Hello girls! Did you have a nice week?

Things have been so crazy in the world lately, huh? I feel like every morning, all I want to do is get up, have coffee, and hang out with my family for a little bit. I like to greet the day peacefully and start on a good note.

But nowadays my peace can’t last more than a few minutes before I somehow see something disturbing through the internet, even if I avoid my phone, my tablet, and my computer. Even if I don’t go on the internet, other family members do, and there is constant communication.

After the morning, I try to go on YouTube, but now the algorithm gives me such strange stuff that it feels like going on social media. It never recommends any of the videos I would like and have to work hard to find. In the past, I would do chores or work with a quiet YouTube video, but I feel like those days are gone. YouTube videos are just not the same anymore. Alphabet, the corporation, had millions of people who made videos, many purely for the joy of it, while it profited, and somehow this was a bad thing that needed to get changed?

I’m so tired of wondering how and how much information corporations are getting from me. What do they do with that information? Do they just want to sell me things or influence me? I’m especially tired of questioning if I even have to worry about saying something out loud when there is a device in the room. The other day, my partner orally mentioned buying shoes from x store without searching for x store or going on its app. The next morning, we get adds for shoes from x store. What the heck?! And curiously, why do algorithms only provide viable entertainment recommendations on Saturday night?

I like computers. I really like my iPad and my art apps. My childhood video games are special to me, and I have enjoyed playing cute mobile games on the toilet. There were times when I was so stressed that those games probably saved my colon. Growing up, tech was always so fun and new tech was always cool. One could be subversive and naughty with tech, great for a teenager. But now, it is harmful and dangerous, not naughty and fun, and neither parents nor kids have control over the situation. But to worry more about creeps or about the app itself?

For a long time now, it just hasn’t been worth it. I think the internet has been dead for about ten years. I try to hope for its original potential. Now it feels like I use it just because it’s where my favorite content is, my family uses it, and I am forced to use it to access services. It is sad that even professionals are being driven to the point of not enjoying computers and programming anymore. I feel sad not using the devices and apps I really liked. People worked hard to design that hardware and software!!! My devices and digital creations are meaningful and have happy memories.

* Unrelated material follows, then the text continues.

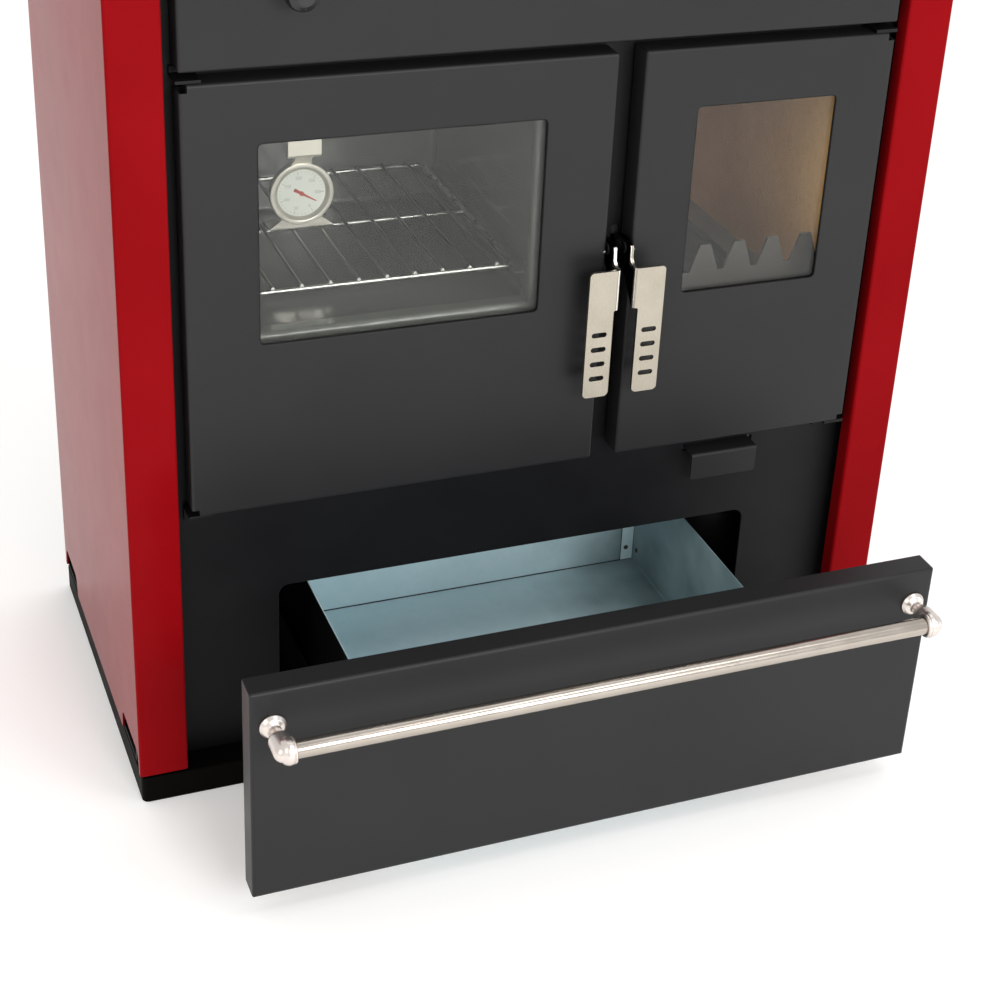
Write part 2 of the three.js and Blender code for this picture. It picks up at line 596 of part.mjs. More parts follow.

Contemporary innovation also sucks. Before, when there was a new device, everyone was excited and wanted to try it. Now, when a new device comes out, all I worry about is the thousand-page-long legal mystery of things to worry about, like what they are going to do with my information, or how the terms and conditions will change suddenly and silently and harvest my freaking --I don’t know– neurosexual subatomic kinetic energy signature. I made that up but it’s probably either already implemented or in the works.

I don’t want this!

This is nuts! I do not consent!

Then night comes, and the drones are still flying! So I am observed inside my house on the devices, probably including the new WiFi-enabled appliances, and observed outside from the street and the sky. I go to the street, and there is a traffic cam. I go to the store, and there are cameras. This is too much. I can understand the crucial stuff, but it sucks to be sandwiched in all this surveillance. Do I need to live in a lead box?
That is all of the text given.